By Dr. Carrie Knott, University of Kentucky

Kentucky is known nationally for consistently growing a wheat/double-crop soybean rotation. This rotation has been a part of Kentucky agriculture for many years because of all its benefits. 

  • Wheat helps keep soil in place during the winter, reducing erosion. 

  • Wheat reduces nutrient loss from fields because it is a winter annual that grows and uses nutrients during the winter when other crops do not. 

  • Wheat reduces the number of weeds in fields when wheat stands are healthy. 

  • Wheat contributes to improving soil and building organic matter. 

  • Perhaps the biggest benefit of wheat is that it can be harvested for grain!

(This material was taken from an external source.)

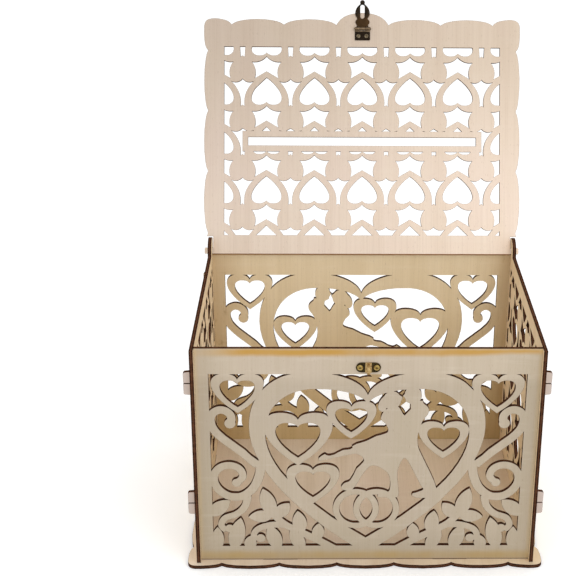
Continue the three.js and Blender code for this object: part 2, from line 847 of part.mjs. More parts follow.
// The leaf screwed under the lid, with the two outer knuckles.
function haspLeaf() {
  const low = LEAF_LOW;
  const high = LEAF_LOW + LEAF_THICK;
  const notch = KNUCKLE_X + 0.25;
  const back = BARREL_U - BARREL_R - 0.4;
  const r = 1;
  const shape = new THREE.Shape();
  shape.moveTo(-LEAF_X + r, LEAF_START);
  shape.lineTo(LEAF_X - r, LEAF_START);
  shape.quadraticCurveTo(LEAF_X, LEAF_START, LEAF_X, LEAF_START + r);
  shape.lineTo(LEAF_X, BARREL_U);
  shape.lineTo(notch, BARREL_U);
  shape.lineTo(notch, back);
  shape.lineTo(-notch, back);
  shape.lineTo(-notch, BARREL_U);
  shape.lineTo(-LEAF_X, BARREL_U);
  shape.lineTo(-LEAF_X, LEAF_START + r);
  shape.quadraticCurveTo(-LEAF_X, LEAF_START, -LEAF_X + r, LEAF_START);
  let solid = plate(shape, low, high, 3, FINE);
  for (const s of [-1, 1]) {
    const a = s > 0 ? notch : -LEAF_X;
    const b = s > 0 ? LEAF_X : -notch;
    solid = solid.add(barX(a, b, BARREL_U, BARREL_W, BARREL_R));
    solid = solid.subtract(cutter(disc(s * SCREW_X, SCREW_U, SCREW_HOLE_R), 5, FINE));
  }
  return solid.subtract(barX(-LEAF_X - 1, LEAF_X + 1, BARREL_U, BARREL_W, HASP_PIN_R + 0.1, 10));
}

// The swinging arm: knuckle, waisted plate with a long slot, round knob at the tip.
function haspArm() {
  const low = LEAF_LOW;
  const high = LEAF_LOW + ARM_THICK;
  const halves = [
    [5.3, 2.1],
    [5.3, 3.4],
    [6.7, 5.4],
    [6.7, 7.8],
    [5.1, 9.9],
    [6.6, 12.6],
    [7.2, 15.6],
    [6.3, 19.4],
    [4.2, 22.4],
    [2.1, 24.4],
    [1.9, 26],
    [1.3, 27.2],
  ];
  const right = halves.map(([x, v]) => [x, BARREL_U + v]);
  const left = right.map(([x, u]) => [-x, u]).reverse();
  let solid = plate(outline([...right, [0, BARREL_U + 27.8], ...left], 100), low, high, 1, FINE * 2);
  solid = solid.add(plate(rectangle(-KNUCKLE_X + 0.2, BARREL_U, KNUCKLE_X - 0.2, BARREL_U + 4), low, high));
  solid = solid.add(barX(-KNUCKLE_X, KNUCKLE_X, BARREL_U, BARREL_W, BARREL_R));
  const knob = new THREE.SphereGeometry(KNOB_R, 16, 10);
  knob.translate(0, BARREL_U + KNOB_V, (low + high) / 2);
  solid = solid.add(solidOf(knob));
  const r = ARM_SLOT_W / 2;
  const slot = new THREE.Shape();
  slot.absarc(0, BARREL_U + ARM_SLOT[0] + r, r, Math.PI, 2 * Math.PI, false);
  slot.absarc(0, BARREL_U + ARM_SLOT[1] - r, r, 0, Math.PI, false);
  solid = solid.subtract(cutter(slot, 4, FINE));
  return solid.subtract(barX(-KNUCKLE_X - 1, KNUCKLE_X + 1, BARREL_U, BARREL_W, HASP_PIN_R + 0.1, 10));
}

function haspPin() {
  const end = LEAF_X + 0.2;
  const rod = barX(-end, end, BARREL_U, BARREL_W, HASP_PIN_R, 10);
  const heads = [-1, 1].map((s) => {
    const a = s * end;
    const b = s * (end + 0.5);
    return barX(Math.min(a, b), Math.max(a, b), BARREL_U, BARREL_W, HASP_PIN_R + 0.35, 10);
  });
  return joined([rod, ...heads]);
}

// The staple on the front panel: a round-ended plate with a raised boss and an eye standing out of it.
// Local x is X, local y is up from the plate's centre, local z points away from the panel.
function staple() {
  const r = STAPLE_HALF_Z;
  const straight = STAPLE_HALF_X - r;
  const shape = new THREE.Shape();
  shape.absarc(-straight, 0, r, Math.PI / 2, (3 * Math.PI) / 2, false);
  shape.absarc(straight, 0, r, -Math.PI / 2, Math.PI / 2, false);
  let solid = plate(shape, 0, STAPLE_THICK, 5, FINE);
  for (const s of [-1, 1]) {
    solid = solid.subtract(cutter(disc(s * STAPLE_SCREW_X, 0, SCREW_HOLE_R), 5, FINE));
  }
  const boss = rectangle(-BOSS_HALF_X, -BOSS_HALF_Z, BOSS_HALF_X, BOSS_HALF_Z);
  solid = solid.add(plate(boss, 0, STAPLE_THICK + BOSS_RISE));
  const reach = STAPLE_REACH;
  const eye = new THREE.Shape();
  eye.moveTo(-4, 0);
  eye.lineTo(4, 0);
  eye.lineTo(4, reach - 4);
  eye.absarc(0, reach - 4, 4, 0, Math.PI, false);
  const bore = new THREE.Path();
  bore.absarc(0, reach - 4, 2.3, 0, 2 * Math.PI, true);
  eye.holes.push(bore);
  const geometry = new THREE.ExtrudeGeometry(eye, { depth: 2.6, bevelEnabled: false, curveSegments: 6 });
  // the eye is drawn in the plane across the plate: turn it to stand out of the plate, upright
  geometry.translate(0, 0, -1.3);
  geometry.rotateX(Math.PI / 2);
  geometry.rotateZ(Math.PI / 2);
  return solid.add(solidOf(geometry));
}

// A round-head screw standing on local z = 0, its cross recess on top.
function screw(headR) {
  const profile = [
    [0, -2.6],
    [SCREW_SHANK_R * 0.5, -2.4],
    [SCREW_SHANK_R, -1.8],
    [SCREW_SHANK_R, 0],
    [headR, 0],
    [headR, 0.25],
    [headR * 0.86, 0.75],
    [headR * 0.5, 1.05],
    [0, 1.15],
  ];
  const geometry = new THREE.LatheGeometry(profile.map(([r, z]) => new THREE.Vector2(r, z)), 12);
  geometry.rotateX(Math.PI / 2);
  let solid = solidOf(geometry);
  const long = headR * 0.62;
  const thin = 0.26;
  solid = solid.subtract(plate(rectangle(-long, -thin, long, thin), 0.55, 3));
  return solid.subtract(plate(rectangle(-thin, -long, thin, long), 0.55, 3));
}

// ---------------------------------------------------------------- placing
const box = new THREE.Group();
box.name = "wedding_card_box";

function node(name, solid, material, matrix) {
  const geometry = geometryOf(solid);
  geometry.applyMatrix4(matrix);
  geometry.computeVertexNormals();
  const mesh = new THREE.Mesh(geometry, material);
  mesh.name = name;
  box.add(mesh);
}

// A frame from where it stands and where its three local axes point.
function frame(origin, x, y, z) {
  const v = (a) => new THREE.Vector3(...a);
  return new THREE.Matrix4().makeBasis(v(x), v(y), v(z)).setPosition(...origin);
}

const X = [1, 0, 0];
const Z = [0, 0, 1];
const ground = frame([0, 0, 0], X, [0, 1, 0], Z);
const frontFrame = frame([0, -PANEL_Y + PLY, 0], X, Z, [0, -1, 0]);
const backFrame = frame([0, PANEL_Y - PLY, 0], [-1, 0, 0], Z, [0, 1, 0]);
const rightFrame = frame([INNER_X, 0, 0], [0, 1, 0], Z, X);
const leftFrame = frame([-INNER_X, 0, 0], [0, -1, 0], Z, [-1, 0, 0]);

const open = THREE.MathUtils.degToRad(OPEN_DEG);
const along = [0, -Math.cos(open), Math.sin(open)];
const inward = [0, -Math.sin(open), -Math.cos(open)];
const lidFrame = frame([0, HINGE_Y, HINGE_Z], X, along, inward);

const woodPale = plyFace("birch_pale", 0xdcc6a6);
const woodWarm = plyFace("birch_warm", 0xd2bb92);
const antique = bronze("antique_bronze", 0x5a4a2c);
const olive = bronze("olive_brass", 0x7a6a3a);

node("base_plate", basePlate(), woodPale, ground);
node("front_panel", panel(FRONT_TOP), woodPale, frontFrame);
node("back_panel", panel(BACK_TOP), woodWarm, backFrame);
node("right_side_panel", sidePanel(1), woodWarm, rightFrame);
node("left_side_panel", sidePanel(-1), woodWarm, leftFrame);
node("lid_panel", lidPanel(), woodPale, lidFrame);
node("hasp_leaf", haspLeaf(), antique, lidFrame);
node("hasp_pin", haspPin(), antique, lidFrame);
node("hasp_arm", haspArm(), antique, lidFrame);

const stapleFrame = frame([0, -PANEL_Y, STAPLE_Z], X, Z, [0, -1, 0]);
node("hasp_staple", staple(), olive, stapleFrame);

const sides = [
  ["left", -1],
  ["right", 1],
];
for (const [word, s] of sides) {
  const seatU = LEAF_LOW + LEAF_THICK + 0.1;
  const leafPlace = new THREE.Matrix4().makeTranslation(s * SCREW_X, SCREW_U, seatU);
  const leafSeat = lidFrame.clone().multiply(leafPlace);
  node("leaf_screw_" + word, screw(LEAF_SCREW_R), antique, leafSeat);
  const out = STAPLE_THICK + 0.1;
  const staplePlace = new THREE.Matrix4().makeTranslation(s * STAPLE_SCREW_X, 0, out);
  const stapleSeat = stapleFrame.clone().multiply(staplePlace);
  node("staple_screw_" + word, screw(STAPLE_SCREW_R), olive, stapleSeat);
}

export default box;
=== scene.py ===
"""Wedding card box: laser-cut birch panels, a scalloped lid standing open, and a small antique hasp.

The flat panels take their outlines from the CAD nodes, which give them as straight chords. Each outline
is rounded back into smooth curves and raised again as a 3.5 mm sheet with slightly broken, scorched edges.
Metres, +X right, +Y back, +Z up.
"""

import json
import math

import bmesh
import bpy
import numpy as np
from mathutils import Matrix, Vector
from mathutils.geometry import delaunay_2d_cdt


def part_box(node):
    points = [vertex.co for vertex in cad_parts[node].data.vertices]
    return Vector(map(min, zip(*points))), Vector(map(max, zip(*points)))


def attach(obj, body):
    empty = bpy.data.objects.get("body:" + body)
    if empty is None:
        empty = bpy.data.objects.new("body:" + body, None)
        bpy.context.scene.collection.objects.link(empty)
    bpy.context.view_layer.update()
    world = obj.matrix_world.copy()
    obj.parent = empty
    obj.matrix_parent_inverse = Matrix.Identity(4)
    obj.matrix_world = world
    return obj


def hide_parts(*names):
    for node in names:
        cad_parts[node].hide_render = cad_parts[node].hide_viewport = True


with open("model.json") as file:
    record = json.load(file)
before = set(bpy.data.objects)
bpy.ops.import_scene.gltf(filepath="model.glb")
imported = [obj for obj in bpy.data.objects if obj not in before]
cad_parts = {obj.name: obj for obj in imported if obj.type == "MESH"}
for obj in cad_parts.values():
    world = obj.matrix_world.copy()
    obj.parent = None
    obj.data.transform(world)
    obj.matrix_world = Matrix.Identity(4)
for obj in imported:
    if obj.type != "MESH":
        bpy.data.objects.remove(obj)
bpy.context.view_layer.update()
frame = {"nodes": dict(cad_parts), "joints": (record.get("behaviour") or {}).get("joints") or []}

bpy.context.scene.view_settings.view_transform = "Standard"
MM = 0.001

# ---------------------------------------------------------------- where things are
HINGE = Vector(next(j["pos_m"] for j in frame["joints"] if j["name"] == "lid_hinge"))
OPEN = math.radians(112.9)  # the lid at rest, up from the front
ALONG = Vector((0, -math.cos(OPEN), math.sin(OPEN)))
INWARD = Vector((0, -math.sin(OPEN), -math.cos(OPEN)))
AXIS_X, AXIS_Y, AXIS_Z = Vector((1, 0, 0)), Vector((0, 1, 0)), Vector((0, 0, 1))
PLY = 3.5 * MM
EDGE_BREAK = 0.16 * MM  # the small bevel along every cut
FRONT_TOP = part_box("front_panel")[1].z
BACK_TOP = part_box("back_panel")[1].z
WALL_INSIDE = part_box("right_side_panel")[0].x


def placed(name, bm, materials, body, node):
    """A finished piece from bm, riding on its body in place of its CAD node."""
    mesh = bpy.data.meshes.new(name)
    bm.to_mesh(mesh)
    bm.free()
    for material in materials:
        mesh.materials.append(material)
    obj = bpy.data.objects.new(name, mesh)
    bpy.context.scene.collection.objects.link(obj)
    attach(obj, body)
    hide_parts(node)
    return obj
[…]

Although cover crops and wheat have similar benefits, except for being harvested as a cash crop, wheat does not have two major challenges that plague many cover crops in Kentucky. First, termination of cover crops at the preferred timing can be particularly challenging during the spring in Kentucky due to cool, wet conditions. Second, the risk of increasing slug and mollusk populations that negatively impact the following grain crop is not a concern in wheat production like they are in cover crops. 

Despite all these benefits, wheat production in Kentucky has fluctuated considerably, which is driven by available markets. Currently, there is a great demand for wheat from millers and distillers. 

Tips for anyone considering adding wheat to their rotation, whether they have never grown wheat or if it has been many years since they last grew wheat:

  • Start small. Don’t immediately put as many acres in wheat as possible. Start with a few fields to see how a wheat crop fits in with existing operations/resources/personnel.

  • Pick fields where wheat will thrive. Avoid fields with drainage issues. 

  • Be patient. It takes 3 to 5 years to ‘learn’ how to effectively incorporate a new crop or rotation into any operation/system.

  • Be prepared to adjust corn management. A profitable wheat crop depends on timely planting in the fall. This often means that corn management needs to be adjusted to support timely wheat planting. Planting corn hybrids with a shorter relative maturity (RM) can allow corn harvest earlier in the fall and allow earlier wheat planting. 

Profitability is typically greatest with on-farm grain drying and storage systems available. This allows corn and wheat to be harvested and dried rather than field drying. It also allows earlier double-crop soybean planting, which generally increases the yield of the double-crop soybean and increased the profitability of the entire crop rotation.

Kentucky wheat production has declined from more than 600,000 acres in the early 1980s to less than 400,000 acres in 2022.

From the early 1980s to about 2015, a wheat/double-crop soybean rotation has been grown on at least 25% of Kentucky’s soybean acres. The average wheat/double-crop soybean production during this period average was about 30% of the total soybean acreage in Kentucky.

Beginning in 2017, declining wheat production has resulted in less than 20 percent of soybean acres being produced in a wheat/double-crop soybean production system. If current projections hold, we may have as much as 22 or 23 percent soybeans in wheat/double-crop soybean for 2023, far from 35 to 40 percent during the 1990s.

Reduced soft red winter wheat production in Ohio has also led to increased opportunities for Kentucky wheat.